[1] When I have spoken publicly on these issues in recent years, I have said that if decisions concerning blessing same-sex unions and rostering persons in such unions split the church (in either direction), it will not be because of the issues themselves but because we have failed to understand and to live out what it means to be the church of Jesus Christ. For generations Lutherans associated “church” too closely with ethnic identity. In our current politicized climate, the danger is that we define “church” as the community of the like-minded.
[2] In that spirit, I commend the task force for the first and foundational recommendation that we seek to maintain the unity of the ELCA by “liv[ing] together faithfully in the midst of our disagreements.” I am pleased by the clear statement of the task force report that people taking diverse positions on the issues before us all hold to the authority of the scriptures as the inspired Word of God, although they interpret and apply those scriptures differently in some areas. As a survivor of the civil war in the Lutheran Church – Missouri Synod in the 1970s, I see no value in attempting to justify one’s own position by impugning the faithfulness of others.

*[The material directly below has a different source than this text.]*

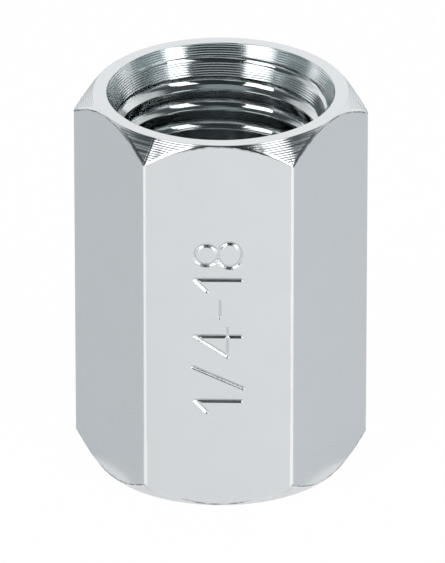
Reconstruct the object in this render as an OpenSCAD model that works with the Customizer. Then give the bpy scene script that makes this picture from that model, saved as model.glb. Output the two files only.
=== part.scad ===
// Threaded coupling: a short hexagonal bar with a through bore, for a taper pipe thread at each end.
// Millimetres. It stands on its lower end at z = 0, the bore runs along z, one flat faces -y.

/* [Bore] */
// Diameter of the through bore, which the thread's crests lie on
bore_d = 12.4; // [8:0.1:40]
// How much wider the countersink's mouth is than the bore, on each side
sink_w = 0.95; // [0.3:0.05:1.2]
// Angle across the countersink's cone
sink_angle = 45; // [30:5:90]

/* [Hexagon] */
// Metal between the bore and the middle of a flat; at 1.8 round a 12.4 bore it gives a 16 mm spanner size
wall = 1.8; // [1.4:0.1:4]
// How far the six long edges are rounded back from the hexagon's sharp corners
edge_trim = 0.055; // [0.02:0.005:0.2]
// Length from end to end
length = 25; // [16:0.5:60]

/* [End chamfers] */
// How far the flat end's circle lies inside the flats
face_inset = 0.05; // [0.02:0.01:0.15]
// Angle of the turned chamfer, up from the flat end
chamfer_angle = 48; // [30:1:60]

/* [Hidden] */
// Sides of the bar, and the turn from one side to the next
sides = 6;
side_turn = 360 / sides;
// Steps round a full circle
$fn = 128;
// Steel with a bright plating
plating = [0.8, 0.82, 0.83];
// How far the bar runs on past the turned shape, so that only the turned shape ends the part
past = 1;
// Radii of the bore and of the countersink's mouth
bore_r = bore_d / 2;
mouth_r = bore_r + sink_w;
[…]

[3] Some will doubtless see the Task Force recommendations to exercise pastoral discretion as a cop-out. I am not at all convinced, however, that the Task Force has taken a “safe” position. Rather than making a recommendation that would alienate one “side” of the church, the Task Force has attempted to carve out a middle way that will surely bring criticism from both ends of the spectrum. I hear the two dissenting positions – one to change the rules, one to enforce the rules more firmly and consistently – as expressions of the desire to “settle this once and for all,” and that the Task Force refuses to do. If the recommendations are received by this church primarily as an attempt at political compromise, then we have created a “lose – lose” situation in which everyone is left unsatisfied. If we are to continue to be church together, the recommendations of the task force must be embraced actively as an invitation to ongoing discernment as members of one body.

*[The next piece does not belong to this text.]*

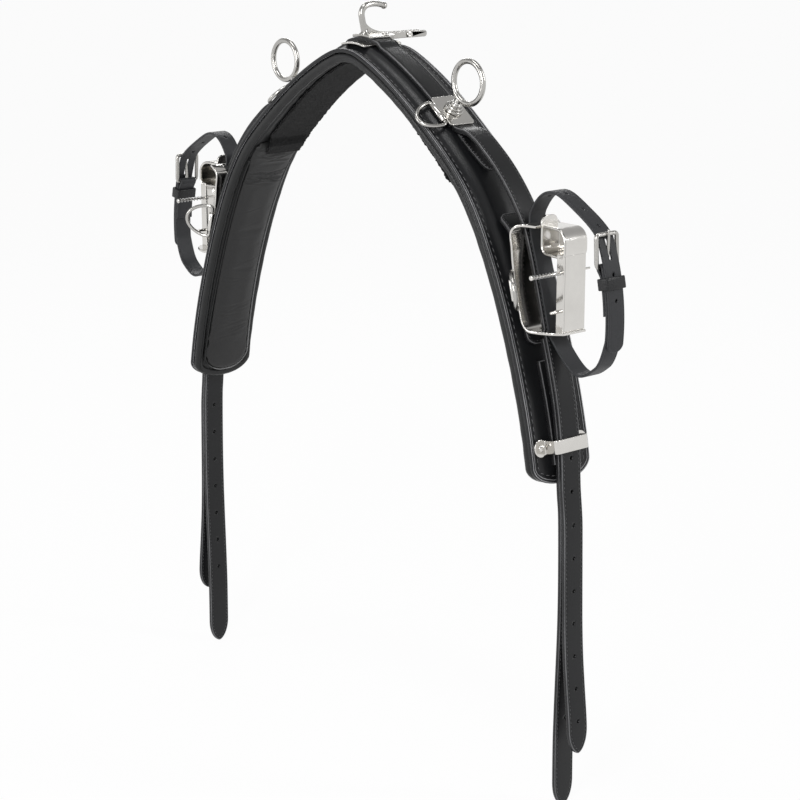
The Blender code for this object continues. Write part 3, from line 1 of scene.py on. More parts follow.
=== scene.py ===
# The looks of a trotting harness's saddle: leather, stitching, felt and bright metal on the fixed frame.
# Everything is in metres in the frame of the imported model. +Y is to the horse's tail, +X to its left.

from math import atan2, cos, pi, radians, sin
import bmesh
import bpy
import numpy as np
from mathutils import Matrix, Vector


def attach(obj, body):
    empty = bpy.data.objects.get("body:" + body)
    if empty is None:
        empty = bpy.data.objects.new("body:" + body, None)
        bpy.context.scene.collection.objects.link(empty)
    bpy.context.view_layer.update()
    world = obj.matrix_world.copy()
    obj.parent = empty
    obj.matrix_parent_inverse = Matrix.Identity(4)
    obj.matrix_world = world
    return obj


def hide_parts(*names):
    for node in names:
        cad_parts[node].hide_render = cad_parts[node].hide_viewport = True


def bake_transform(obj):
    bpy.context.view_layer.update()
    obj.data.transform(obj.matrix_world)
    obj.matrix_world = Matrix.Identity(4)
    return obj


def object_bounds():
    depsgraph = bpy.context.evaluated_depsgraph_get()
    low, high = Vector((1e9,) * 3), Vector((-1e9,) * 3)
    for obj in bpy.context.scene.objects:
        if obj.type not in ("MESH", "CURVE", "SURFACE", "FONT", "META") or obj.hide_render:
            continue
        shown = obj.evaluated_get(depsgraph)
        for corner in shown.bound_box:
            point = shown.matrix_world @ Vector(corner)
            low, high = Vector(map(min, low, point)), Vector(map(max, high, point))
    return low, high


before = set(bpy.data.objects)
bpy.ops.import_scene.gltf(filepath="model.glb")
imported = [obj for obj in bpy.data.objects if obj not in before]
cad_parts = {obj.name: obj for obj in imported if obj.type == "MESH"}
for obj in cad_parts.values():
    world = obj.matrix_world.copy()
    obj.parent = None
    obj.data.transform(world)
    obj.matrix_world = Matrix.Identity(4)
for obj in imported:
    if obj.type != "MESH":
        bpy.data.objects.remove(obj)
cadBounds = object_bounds()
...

[4] Nonetheless I find the task force’s understanding of church and of law to be somewhat limited. I believe our deliberations would be strengthened by a two kingdoms lens, specifically by the recognition that the church exists not only as the body of Christ constituted by the proclamation of the Gospel and administration of the sacraments but also as an institution in a world of institutions. The discussion of law in the task force recommendations and in the church at large has tended to focus on the law’s theological and (much-debated) pedagogical uses. I am struck by the lack of attention to the civil use of the law, for the question of rostering persons for public ministry is (contrary to appearances, perhaps) a civil matter of church polity rather than a theological matter of church identity. That there is a ministry of Word and sacrament is God’s gift and command; how we choose to order that ministry and who we call to it are subject to change with time and circumstance. The task force’s first recommendation is a theological call to unity, to journey together faithfully as we continue to discern together the mind of Christ. Its second and third recommendations are policy recommendations. Perhaps naming these latter two recommendations explicitly as policy (which is always provisional) rather than as doctrine will help us move forward.